Below are 12 questions which you should know, or eventually know the answer to. They all go towards your “why you are studying Japanese” and turn that ambiguous image in your mind into something you can actually work towards. Your goals and dreams will change and develop several times throughout the months and years. Let them evolve.
These are questions to be answered with absolute honesty. They are only for you. The truer you can be to yourself, the better you know yourself, and the better you have a chance of survival.
- What do you like about Japanese (the culture, the people, and the language)?
- What specifically do you want to be able to do with Japanese ability?
- What do you want to be able to do with your Japanese ability in 6 months, 1 year, 3 years, 5 years?
- What skills in Japanese are most important to you out of reading, writing, listening, and speaking?
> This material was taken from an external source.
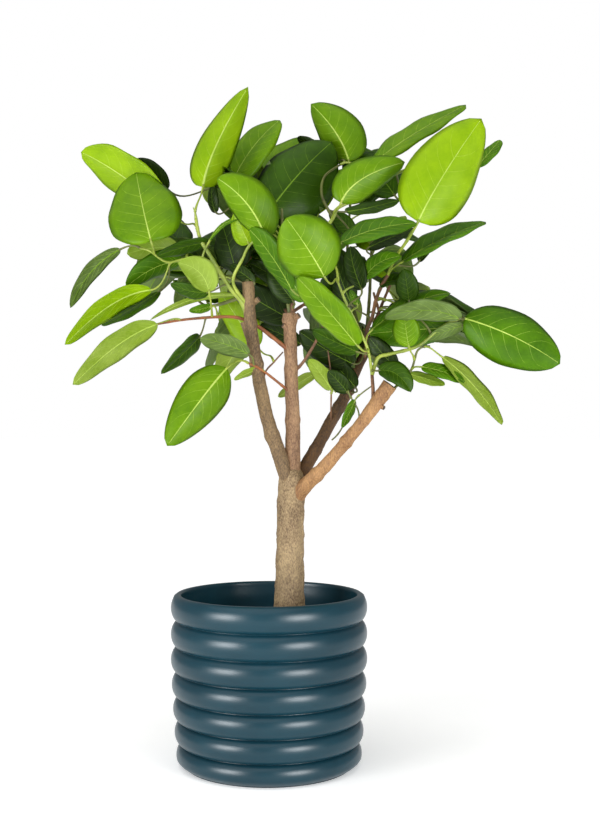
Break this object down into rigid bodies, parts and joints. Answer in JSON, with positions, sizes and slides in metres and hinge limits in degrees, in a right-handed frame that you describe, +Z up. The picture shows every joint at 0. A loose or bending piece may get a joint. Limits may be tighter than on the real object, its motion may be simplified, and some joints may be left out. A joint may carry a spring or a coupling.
{
  "type": "potted banyan tree",
  "caption": "Young broad-leaved banyan tree with a bare trunk, four lopped boughs and an open crown, in a round ribbed planter.",
  "frame": {"origin": "centre of the planter's flat underside", "axes": "+Z up along the trunk; the side shown in the picture faces -Y, its right-hand side is +X"},
  "size_m": [0.747, 0.4954, 1.034],
  "materials": {
    "glaze": "satin",
    "soil": "matte",
    "bark": "matte",
    "leaf": "satin"
  },
  "bodies": {
    "root": {"pot": "glaze", "soil": "soil", "trunk": "bark", "bough_middle": "bark", "bough_left": "bark", "bough_right": "bark", "bough_rear": "bark", "leaves_heart": "leaf", "leaves_heart_low": "leaf", "leaves_top_left": "leaf", "leaves_top_middle": "leaf", "leaves_top_centre": "leaf", "leaves_upper_right": "leaf", "leaves_upper_far": "leaf", "leaves_right_lobe": "leaf", "leaves_right_middle": "leaf", "leaves_right_low": "leaf", "leaves_far_right": "leaf", "leaves_right_hanging": "leaf", "leaves_upper_left": "leaf", "leaves_left_middle": "leaf", "leaves_far_left": "leaf", "leaves_left_long": "leaf", "leaves_left_low": "leaf", "leaves_left_hook": "leaf", "leaves_low_left": "leaf", "leaves_inner_left": "leaf", "leaves_low_centre": "leaf", "leaves_low_right": "leaf", "leaves_back_top": "leaf", "leaves_back_left": "leaf", "leaves_back_right": "leaf", "leaves_back_low": "leaf", "leaves_front_centre": "leaf", "leaves_front_left": "leaf", "leaves_front_right": "leaf"}
  },
  "joints": []
}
- How long are you prepared to study before you can start enjoying “fun” Japanese material?
- How long are you prepared to study till you become fluent in Japanese?
- How many hours a day are you prepared to study?
- How are you going to make time in your life for Japanese to be an important part of it?
- Do you want Japanese to be a part of your career (what type of career)?
- Do you want to live in Japan (where and when)?
- What do you think you’d be missing out on if you didn’t learn Japanese?
- How do you think fluency in Japanese will change your life?
Take your time in thinking about these
This isn’t something that you are going to know all the answers to instantly, and most of these will take a lot of time and thought. These go to the core of who you are and what you want to accomplish. But they are powerful questions you will eventually need to answer.
Know thyself, Know Japanese. Or something like that.